Your instructions: Write out the lines from the top of the material through the line with "DEPTH_TO_MIDDLE = 0.0087", exactly and with nothing added.

start

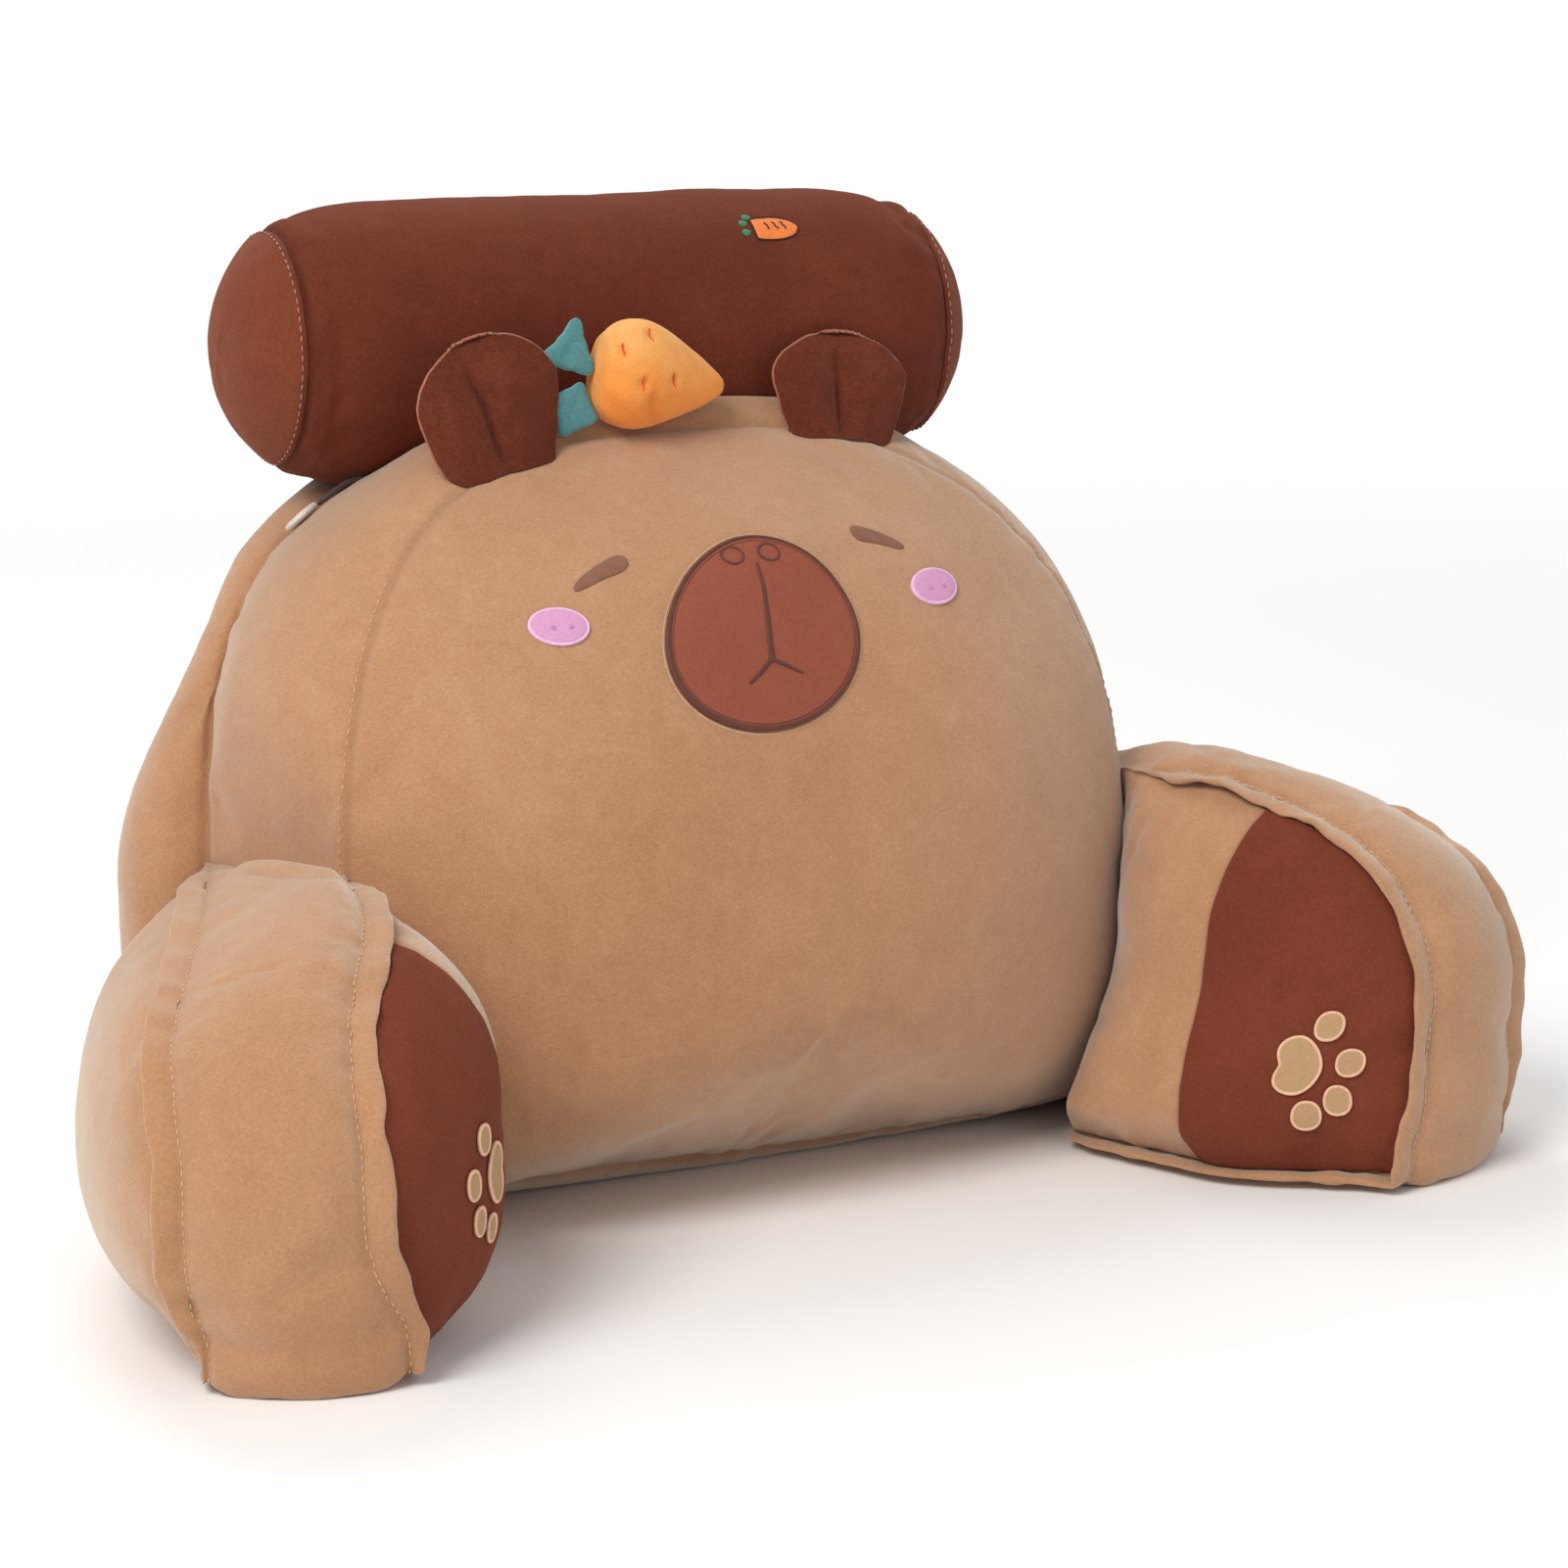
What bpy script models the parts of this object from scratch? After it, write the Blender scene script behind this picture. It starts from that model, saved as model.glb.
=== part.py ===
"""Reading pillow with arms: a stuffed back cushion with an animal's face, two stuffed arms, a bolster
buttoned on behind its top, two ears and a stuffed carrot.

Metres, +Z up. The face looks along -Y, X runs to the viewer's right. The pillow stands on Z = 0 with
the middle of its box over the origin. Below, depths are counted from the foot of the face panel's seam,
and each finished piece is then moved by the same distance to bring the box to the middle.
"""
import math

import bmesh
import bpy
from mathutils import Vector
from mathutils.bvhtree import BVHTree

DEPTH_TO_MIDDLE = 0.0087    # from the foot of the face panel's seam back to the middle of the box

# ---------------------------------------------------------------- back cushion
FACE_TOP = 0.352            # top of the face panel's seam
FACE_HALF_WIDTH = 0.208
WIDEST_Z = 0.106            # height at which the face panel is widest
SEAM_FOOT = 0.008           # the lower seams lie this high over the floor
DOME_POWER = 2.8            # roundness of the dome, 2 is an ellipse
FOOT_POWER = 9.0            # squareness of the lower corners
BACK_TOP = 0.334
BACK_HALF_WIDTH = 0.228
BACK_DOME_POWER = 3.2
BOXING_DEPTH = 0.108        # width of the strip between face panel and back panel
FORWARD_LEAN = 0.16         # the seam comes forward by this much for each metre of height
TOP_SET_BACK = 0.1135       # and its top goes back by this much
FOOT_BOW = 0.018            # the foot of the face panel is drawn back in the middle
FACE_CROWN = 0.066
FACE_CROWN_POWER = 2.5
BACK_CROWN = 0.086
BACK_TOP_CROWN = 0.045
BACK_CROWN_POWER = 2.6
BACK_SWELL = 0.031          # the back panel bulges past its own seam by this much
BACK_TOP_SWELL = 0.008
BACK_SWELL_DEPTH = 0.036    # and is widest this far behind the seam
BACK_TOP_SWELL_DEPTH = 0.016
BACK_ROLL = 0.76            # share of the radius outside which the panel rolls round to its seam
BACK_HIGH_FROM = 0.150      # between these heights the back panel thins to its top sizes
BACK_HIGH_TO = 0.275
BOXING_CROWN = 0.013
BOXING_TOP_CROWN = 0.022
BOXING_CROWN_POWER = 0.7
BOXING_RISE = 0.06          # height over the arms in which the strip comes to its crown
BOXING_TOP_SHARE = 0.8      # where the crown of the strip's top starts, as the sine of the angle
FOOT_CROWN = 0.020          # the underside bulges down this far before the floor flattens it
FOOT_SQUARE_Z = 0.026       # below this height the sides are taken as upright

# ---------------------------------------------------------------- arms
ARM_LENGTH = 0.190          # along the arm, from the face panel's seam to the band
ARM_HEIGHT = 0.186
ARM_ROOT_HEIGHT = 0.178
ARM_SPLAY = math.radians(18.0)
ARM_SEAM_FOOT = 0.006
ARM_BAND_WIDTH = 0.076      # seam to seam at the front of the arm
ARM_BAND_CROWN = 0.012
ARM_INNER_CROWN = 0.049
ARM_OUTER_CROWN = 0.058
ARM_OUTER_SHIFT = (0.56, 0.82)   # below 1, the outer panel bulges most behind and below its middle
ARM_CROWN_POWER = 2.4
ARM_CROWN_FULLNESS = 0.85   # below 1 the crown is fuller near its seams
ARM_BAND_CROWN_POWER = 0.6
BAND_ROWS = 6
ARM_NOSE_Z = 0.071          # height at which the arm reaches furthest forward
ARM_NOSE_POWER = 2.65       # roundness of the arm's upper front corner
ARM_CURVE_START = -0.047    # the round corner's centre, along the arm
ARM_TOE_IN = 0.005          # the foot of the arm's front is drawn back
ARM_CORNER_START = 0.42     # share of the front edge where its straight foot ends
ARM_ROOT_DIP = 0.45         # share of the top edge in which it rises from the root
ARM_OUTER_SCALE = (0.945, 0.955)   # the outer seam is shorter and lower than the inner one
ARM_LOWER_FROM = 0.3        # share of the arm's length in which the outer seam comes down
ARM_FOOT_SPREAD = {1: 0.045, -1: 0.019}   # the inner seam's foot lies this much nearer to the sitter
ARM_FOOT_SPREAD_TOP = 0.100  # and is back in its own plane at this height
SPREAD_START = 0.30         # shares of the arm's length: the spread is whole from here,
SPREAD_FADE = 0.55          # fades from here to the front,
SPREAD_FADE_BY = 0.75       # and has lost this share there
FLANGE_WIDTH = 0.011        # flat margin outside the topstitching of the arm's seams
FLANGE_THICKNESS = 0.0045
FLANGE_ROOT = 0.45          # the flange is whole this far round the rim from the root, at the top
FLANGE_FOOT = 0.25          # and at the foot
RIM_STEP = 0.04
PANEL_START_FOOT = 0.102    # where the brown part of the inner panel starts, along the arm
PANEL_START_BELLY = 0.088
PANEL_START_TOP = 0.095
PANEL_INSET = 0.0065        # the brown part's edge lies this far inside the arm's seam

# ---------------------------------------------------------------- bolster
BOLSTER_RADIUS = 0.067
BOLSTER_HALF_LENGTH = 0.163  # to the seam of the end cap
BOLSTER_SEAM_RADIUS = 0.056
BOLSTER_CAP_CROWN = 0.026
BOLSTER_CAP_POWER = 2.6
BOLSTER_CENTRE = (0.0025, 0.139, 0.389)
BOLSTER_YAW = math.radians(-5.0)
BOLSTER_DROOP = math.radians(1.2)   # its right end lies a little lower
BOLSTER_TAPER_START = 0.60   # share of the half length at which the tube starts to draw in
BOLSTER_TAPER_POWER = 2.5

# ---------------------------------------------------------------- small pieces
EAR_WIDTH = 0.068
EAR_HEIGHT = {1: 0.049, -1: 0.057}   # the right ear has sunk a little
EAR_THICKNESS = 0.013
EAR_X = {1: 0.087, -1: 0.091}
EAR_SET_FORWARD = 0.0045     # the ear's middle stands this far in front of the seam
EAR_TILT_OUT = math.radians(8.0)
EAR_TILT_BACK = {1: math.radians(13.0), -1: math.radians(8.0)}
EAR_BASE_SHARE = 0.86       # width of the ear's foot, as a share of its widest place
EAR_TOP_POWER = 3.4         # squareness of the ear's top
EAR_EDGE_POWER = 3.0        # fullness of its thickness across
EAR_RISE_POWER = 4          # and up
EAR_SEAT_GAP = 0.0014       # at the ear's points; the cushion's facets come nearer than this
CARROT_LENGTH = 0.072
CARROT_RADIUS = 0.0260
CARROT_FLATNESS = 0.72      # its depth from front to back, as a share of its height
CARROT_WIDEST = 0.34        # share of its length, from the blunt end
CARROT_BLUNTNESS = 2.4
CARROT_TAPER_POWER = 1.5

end

Result of this task:
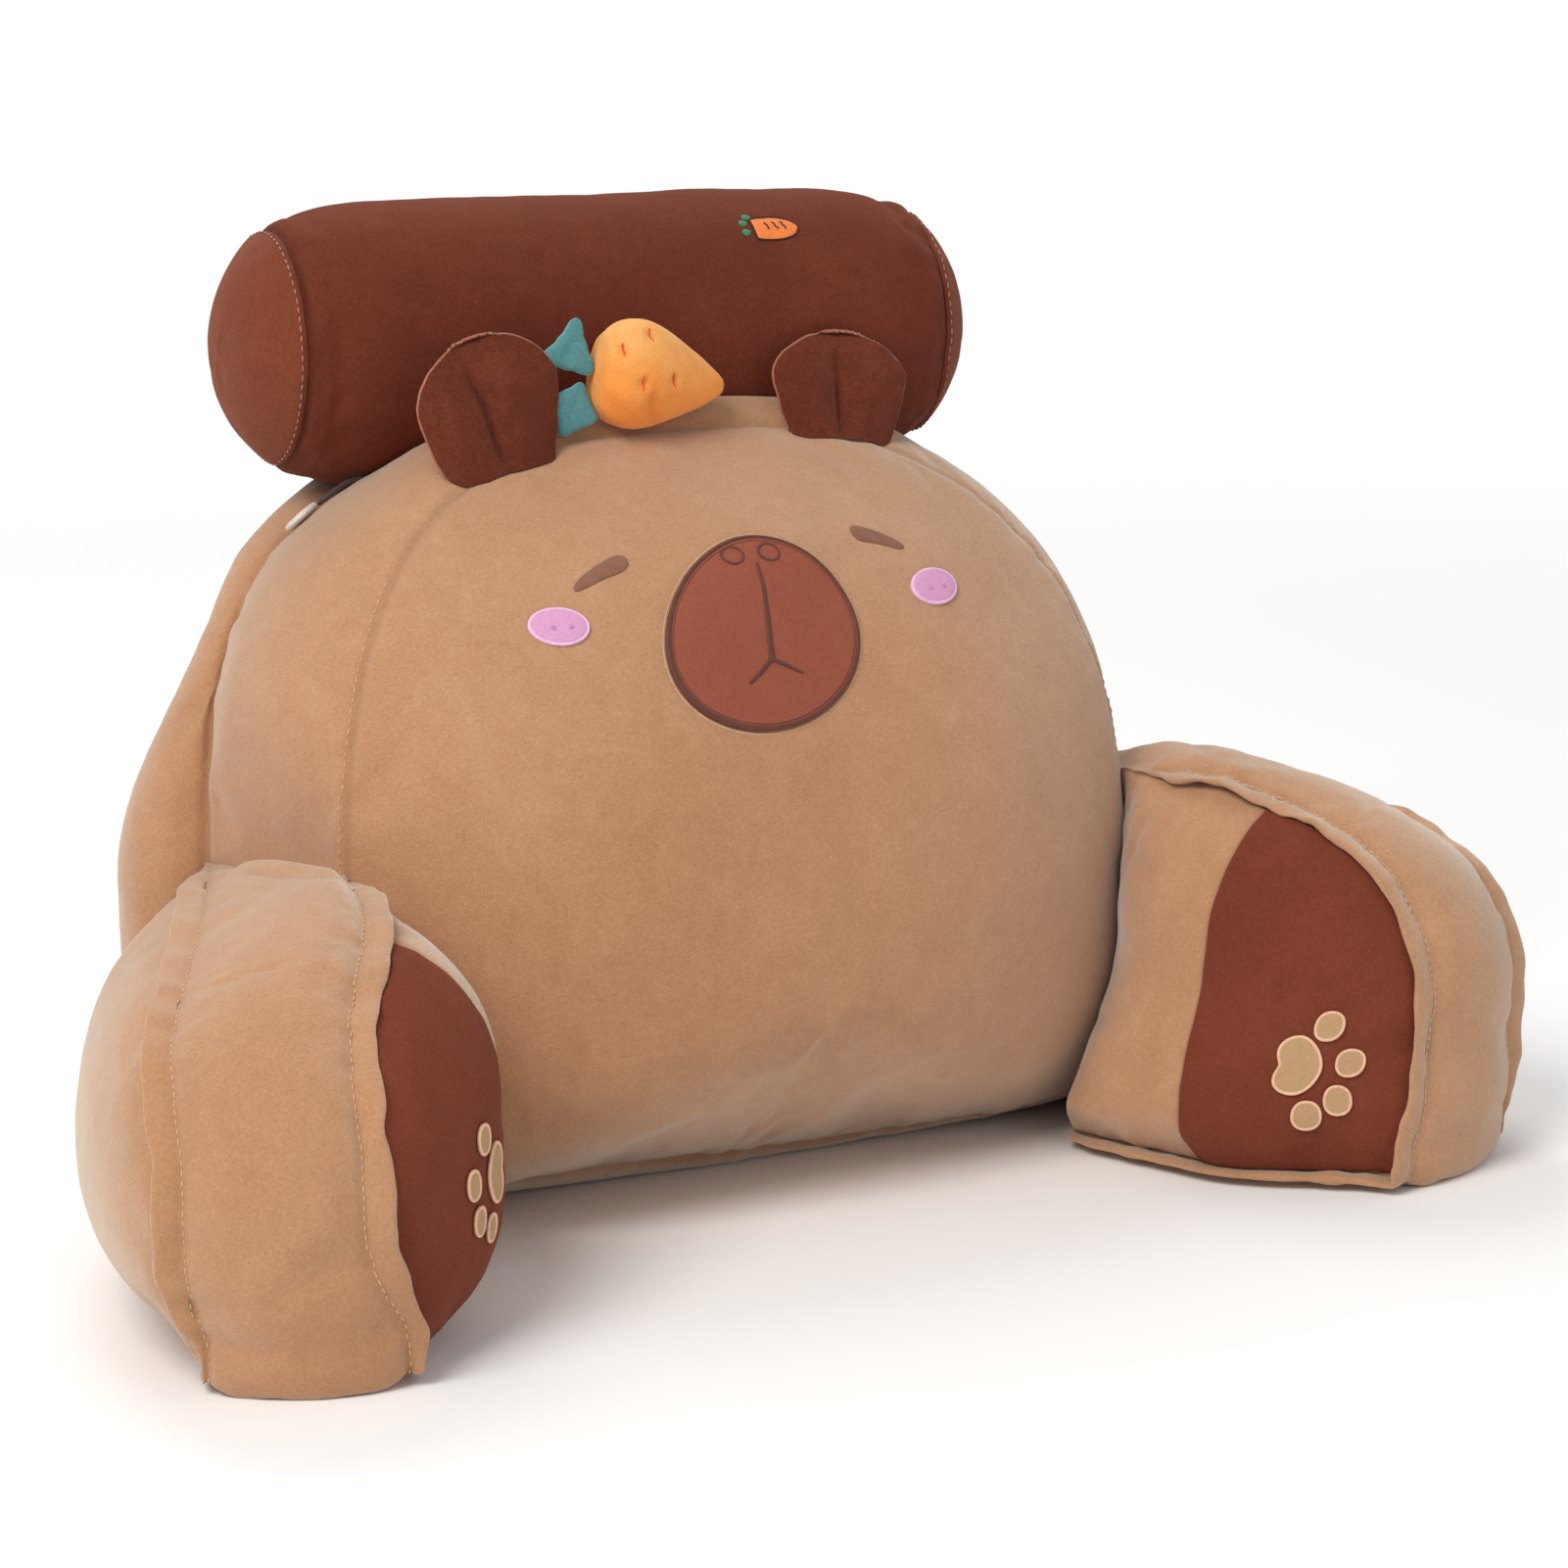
What bpy script models the parts of this object from scratch? After it, write the Blender scene script behind this picture. It starts from that model, saved as model.glb.
=== part.py ===
"""Reading pillow with arms: a stuffed back cushion with an animal's face, two stuffed arms, a bolster
buttoned on behind its top, two ears and a stuffed carrot.

Metres, +Z up. The face looks along -Y, X runs to the viewer's right. The pillow stands on Z = 0 with
the middle of its box over the origin. Below, depths are counted from the foot of the face panel's seam,
and each finished piece is then moved by the same distance to bring the box to the middle.
"""
import math

import bmesh
import bpy
from mathutils import Vector
from mathutils.bvhtree import BVHTree

DEPTH_TO_MIDDLE = 0.0087    # from the foot of the face panel's seam back to the middle of the box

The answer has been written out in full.